Die KI tritt in eine neue Phase ein, da immer mehr Unternehmen ihre Tools kommerzialisieren. Trotz des enormen Vorsprungs von Nvidia, der zum Teil von Buck aufgebaut wurde, ist das Tempo hoch.

Auf der GTC-Konferenz stellte Nvidia unter anderem das neue Produkt Dynamo vor. Dabei handelt es sich um eine Plattform für Inferenzberechnungen, die sich an die zunehmende Verbreitung von Schlussfolgerungsmodellen anpassen soll. Nvidia brachte Dynamo ein paar Monate nach dem DeepSeek-Beben auf den Markt, aber einige Nutzer hatten bereits ihre eigenen Versionen entwickelt.

„Inferenz ist wirklich schwierig. Es ist verdammt schwer“, sagte Buck auf der GTC.

Talent ist ein entscheidender Faktor dafür, wie Nvidia seine Marktführerschaft halten will – und auch ein Bereich, in dem Buck laut Witt über seine technischen Fähigkeiten hinaus wertvoll ist. Ein bekannter Name ist er allerdings nicht, selbst an der Stanford-Universität nicht.

Aber für eine bestimmte Art von Entwicklern, die in Bucks extrem komplexem Sandkasten spielen können, hat er eine hohe Anziehungskraft. „Jeder versucht, diese Leute einzustellen, besonders nach Deepseek“, sagt Witt. „Das war lange Zeit kein sexy Bereich in der Informatik. Jetzt ist es brandheiß.“

„Jetzt wollen diese Leute viel Geld verdienen. Deshalb denke ich, dass Ian Buck draußen sein muss, um für die Arbeit seiner Gruppe zu werben“, so Witt weiter.

Nvidia lehnte es ab, Ian Buck für ein Interview mit Business Insider zur Verfügung zu stellen und lehnte eine Stellungnahme zu diesem Bericht ab.

Wer ist der nächste CEO von Nvidia?

Buck ist mehr als ein Jahrzehnt jünger als der 62-jährige Huang und hat nicht vor, in nächster Zeit zu gehen. Dennoch ist die Frage nach der Nachfolge unvermeidlich.

Lip-Bu Tan, eine Legende der Halbleiterindustrie, der kürzlich CEO von Intel wurde, sagte zu BI, dass Buck einer der wenigen echten Mitarbeiter von Huang ist, der mehr als 60 direkt unterstellte Führungskräfte hat.

„Jensen hat drei rechte Hände“, sagte Tan zu BI, bevor er den Posten bei Intel übernahm.

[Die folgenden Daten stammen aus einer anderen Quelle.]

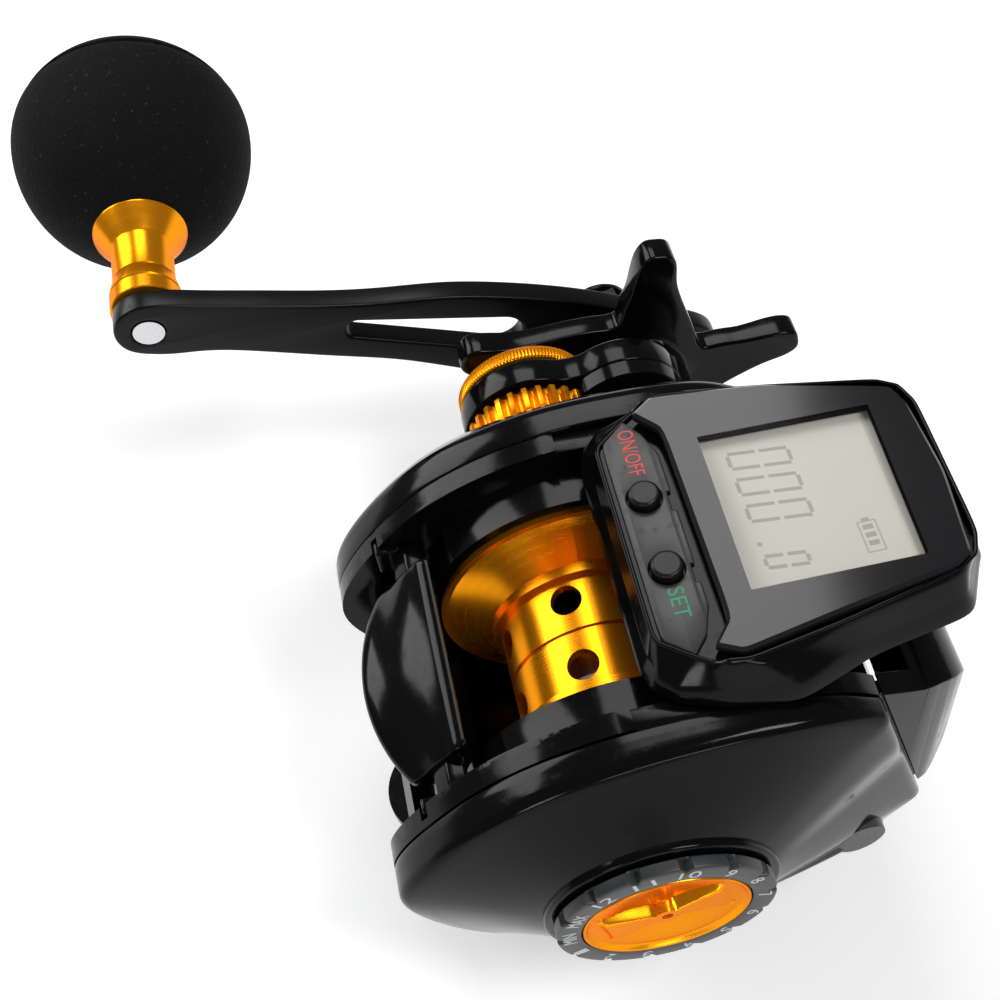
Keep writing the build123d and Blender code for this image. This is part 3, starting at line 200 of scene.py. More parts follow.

Und Buck sei einer davon. Der Vizepräsident für GPU-Engineering Jonah Alben ist ein weiterer. Und CFO Colette Kress ist die dritte, sagte Tan.

Jay Puri, Nvidias Executive Vice President for Worldwide Field Operations, und Sanja Fidler, Vice President of AI Research, sind ebenfalls Namen, die in solchen Gesprächen auftauchen. „Ich glaube nicht, dass Ian Buck viel Zeit damit verbringt, Geschäftsstrategien zu entwickeln. Er ist eher so etwas wie der beste Mechaniker der Welt“, sagte Witt.